Māui-taha- Polynesian FigureMortal
Also known as: Maui-taha
Description
One of Māui's older brothers who crewed the canoe during the great fishing expedition. When Māui left to dedicate the catch to the gods, Māui-taha and his brothers began carving the great fish. Their impatient knives scarred it into the mountains and valleys of the North Island.
Mythology & Lore
The Stranger
Māui-taha and his brothers grew up under their mother Taranga's care, unaware that a fifth brother existed. Māui had been born prematurely and cast into the sea, wrapped in a topknot of Taranga's hair. He survived. Years later, he appeared among them and took a place beside their mother. The brothers were bewildered and resentful. In Grey's account, their suspicion broke only when Taranga herself recognized and embraced her lost son. The favoritism she showed him afterward did not help.
The Great Fish
When Māui set out to fish up the land, his brothers crewed the canoe.
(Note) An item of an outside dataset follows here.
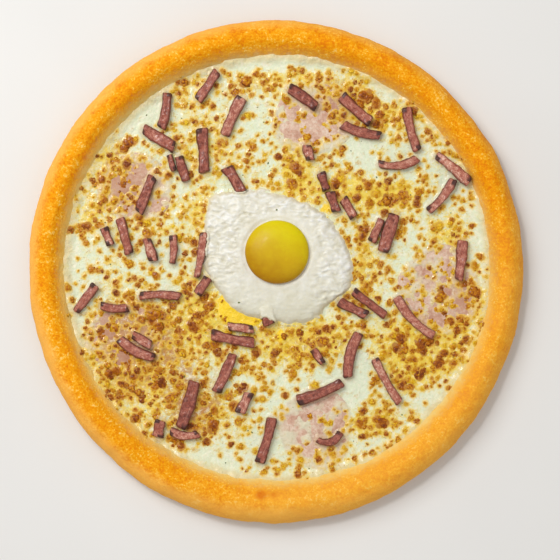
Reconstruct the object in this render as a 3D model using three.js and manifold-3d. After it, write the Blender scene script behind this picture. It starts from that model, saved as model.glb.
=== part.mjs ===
// Whole, uncut carbonara pizza: a round bread crust with a raised rim, a bed of melted cheese and
// cream, slices of ham sunk in the cheese, strips of bacon scattered over it, and one fried egg a
// little above the middle. Millimetres, +Z up, origin at the middle of the underside.
import * as THREE from 'three';
import { mergeVertices } from 'three/addons/utils/BufferGeometryUtils.js';
import Module from 'manifold-3d';

const wasm = await Module();
wasm.setup();

// Driving dimensions
const PIZZA_RADIUS = 150;
const RIM_INNER_RADIUS = 126.5;
const RIM_HEIGHT = 21;
const BASE_THICKNESS = 6;
const CHEESE_TOP = 9.6;
const GAP = 0.3;
const HAM_THICKNESS = 1.5;
const STRIP_THICKNESS = 4;
const STRIP_CHAMFER = 1.1;
const YOLK_RADIUS = 19.5;
const YOLK_MIDDLE = 5.5;
const YOLK_UPPER = 6.6;
const YOLK_LOWER = 4;
const YOLK_CENTRE = [1, 11.3];
const EGG_CENTRE = [1, 8];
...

Māui baited his hook with blood from his own nose and cast it deep. The hook was the jawbone of his ancestress Murirangawhenua. What he hauled up was Te Ika a Māui, the great fish that became the North Island.
Māui left to perform the proper rites of dedication. The brothers could not wait. They took their knives to the enormous fish and began to carve. The ridges and valleys of the North Island are the scars they left, the landscape shaped by men who would not let the gods have their portion first.